My message is simple; patience on this front. Yes, it will get worse. And yes, big publishers will make a mockery of their big games. But look at the counter-culture that is rising to resist it; middle-tier, middle-market games are thriving again, particularly on the Switch. Modest hardware at a decent price with a unique gimmick that makes sense that plays games you might actually be in danger of giving a toss about. The good news is, with no actual unified online yet – Nintendo can’t be as exposed to this egregious crap as other platforms. Yet again, Nintendo dodging a bullet Neo-style when in reality they tripped over their shoelaces. Seriously, how many fingers does Nintendo’s lucky monkey paw have at this point?
An industry will rise to meet the demand for different. And the wider audience, in time, will simply realise that they’re being taken for a ride and then the whole thing, like so many crazes and trends of the past (DDR, Tamagotchi and the like), will fall apart and usually when that happens one company will be obliterated in the collapse. Sadly, I think on current trends and reports that company will be Capcom…

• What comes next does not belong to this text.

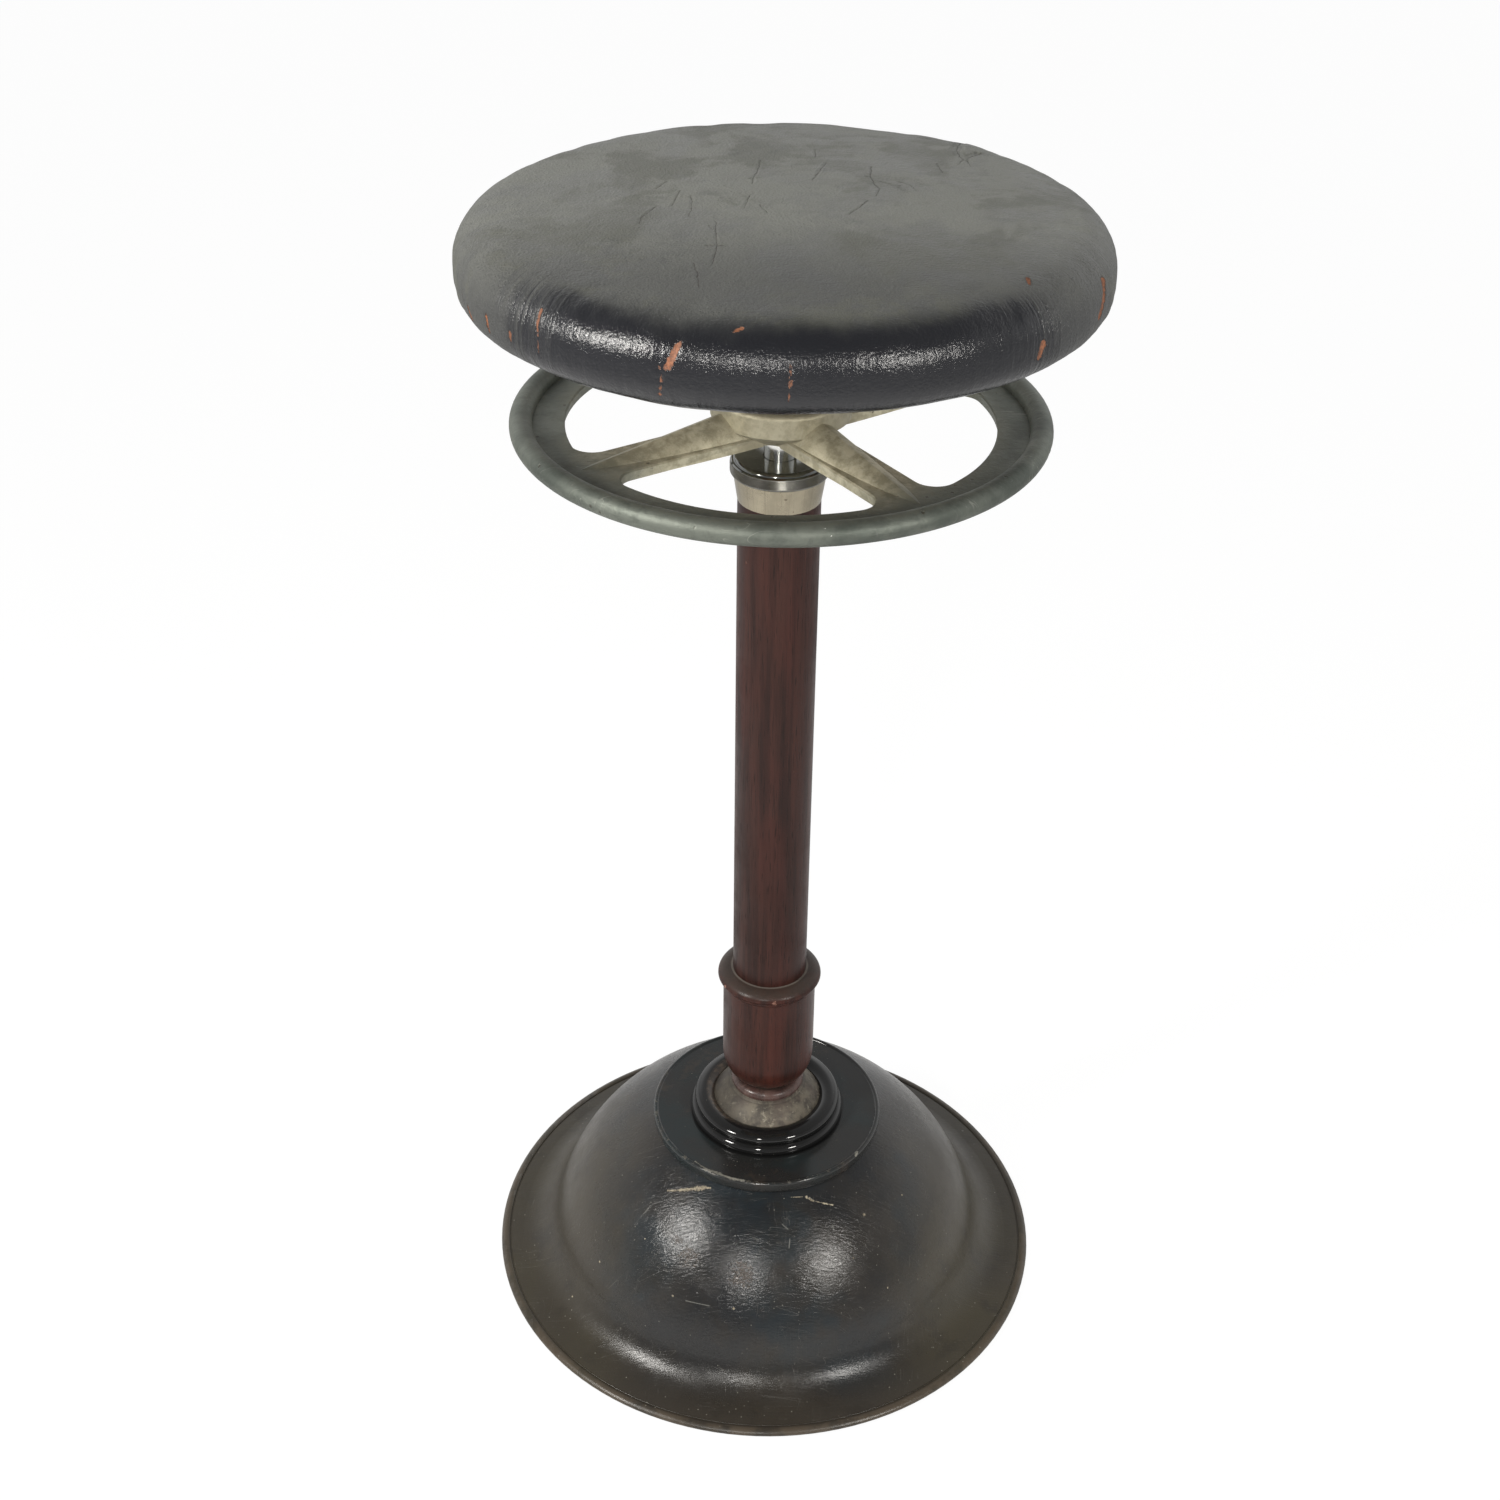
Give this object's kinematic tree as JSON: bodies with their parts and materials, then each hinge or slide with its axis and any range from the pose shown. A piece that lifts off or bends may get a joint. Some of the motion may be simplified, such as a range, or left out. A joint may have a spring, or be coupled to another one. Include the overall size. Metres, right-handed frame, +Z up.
{
  "type": "dental operating stool",
  "caption": "Round padded stool: a handwheel raises the seat on a screw in a turned wooden column that tilts on a sprung ball joint in a bell-shaped cast base.",
  "frame": {"origin": "floor level at the centre of the bell base", "axes": "+Z up along the column; +X to the pictured stool's right as seen from the front; +Y away from the viewer"},
  "size_m": [0.3809, 0.381, 0.7646],
  "materials": {
    "black_enamel": "gloss enamel, worn",
    "black_flange": "satin enamel, chipped at the edges",
    "cast_iron": "rough casting",
    "ball_iron": "rubbed, mottled",
    "steel": "machined",
    "polished_steel": "polished",
    "spring_steel": "blued",
    "bronze": "machined",
    "nickel": "worn plating",
    "mahogany": "dark, satin",
    "mahogany_red": "dark red, satin",
    "board": "plain",
    "aluminium": "cast, dulled",
    "leather": "aged, cracked and polished at the edge",
    "stuffing": "hair and cotton",
    "felt": "oiled felt",
    "rubber": "aged",
    "tack_brass": "dull"
  },
  "bodies": {
    "base": {"base_bell": "black_enamel", "floor_ring": "rubber", "socket_flange": "black_flange", "socket_cup": "cast_iron", "socket_bolts": "steel", "bolt_washers": "steel"},
    "level": {"level_washer": "steel"},
    "column": {"ball_foot": "ball_iron", "neck_ring": "mahogany_red", "draw_bolt": "steel", "centring_spring": "spring_steel", "spring_plate": "steel", "nut_washer": "steel", "draw_nut": "steel", "cotter_pin": "steel", "sleeve": "mahogany_red", "column": "mahogany", "steel_tube": "steel", "fixed_screw": "steel", "foot_pin": "steel", "ferrule": "nickel", "top_bush": "bronze", "clamp_collet": "bronze"},
    "lock": {"cap_nut": "nickel", "oil_ball": "polished_steel", "wiper_ring": "felt"},
    "guide": {"guide_collar": "bronze", "guide_key": "steel"},
    "wheel": {"spindle": "polished_steel", "spindle_nut": "bronze", "nut_pins": "steel", "retaining_ring": "steel", "handwheel": "aluminium", "wheel_pin": "steel", "thrust_washer": "bronze", "retainer_washer": "steel", "retainer_screw": "steel"},
    "seat": {"seat_plate": "cast_iron", "seat_screws": "steel", "seat_board": "board", "seat_pad": "stuffing", "seat_cover": "leather", "cover_tacks": "tack_brass"}
  },
  "joints": [
    {"name": "level_turn", "type": "hinge", "parent": "base", "child": "level", "pos_m": [0, 0, 0.057], "axis": [0, 0, 1], "continuous": true},
    {"name": "column_tilt", "type": "hinge", "parent": "level", "child": "column", "pos_m": [0, 0, 0.106], "axis": [1, 0, 0], "range_deg": [-10, 10], "stiffness_Nm_per_rad": 250, "deforming": ["centring_spring"]},
    {"name": "lock_turn", "type": "hinge", "parent": "column", "child": "lock", "pos_m": [0, 0, 0.608], "axis": [0, 0, 1], "range_deg": [0, 90]},
    {"name": "height_slide", "type": "slide", "parent": "column", "child": "guide", "axis": [0, 0, 1], "range_m": [-0.0127, 0.1397]},
    {"name": "wheel_turn", "type": "hinge", "parent": "guide", "child": "wheel", "pos_m": [0, 0, 0.637], "axis": [0, 0, 1], "range_deg": [-720, 7920]},
    {"name": "seat_turn", "type": "hinge", "parent": "wheel", "child": "seat", "pos_m": [0, 0, 0.7], "axis": [0, 0, 1], "continuous": true}
  ],
  "couplings": [
    {"joint": "height_slide", "follows": "wheel_turn", "m_per_rad": 0.0010106}
  ]
}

We know this Loot Crate trend is bad. And it is bad. But we also pointed out smartphone in-game purchases were bad. We said having a music genre with almost two-dozen peripherals was a stupid idea. We said Zynga was a horrible company. In time, we are proven right.
But people need exposure in order to build resentment, and then apathy (see: Meghan Trainor). And as we gamers know, thanks to Knights of the Old Republic II: The Sith Lords, “Apathy Is Death”.
We’ve given our warnings. If these pig publishers cannot take heed of them, they sow the seeds of their own destruction.
And the harvest will be all the sweeter, because you’ll know how your parents felt when they said “I told you so.”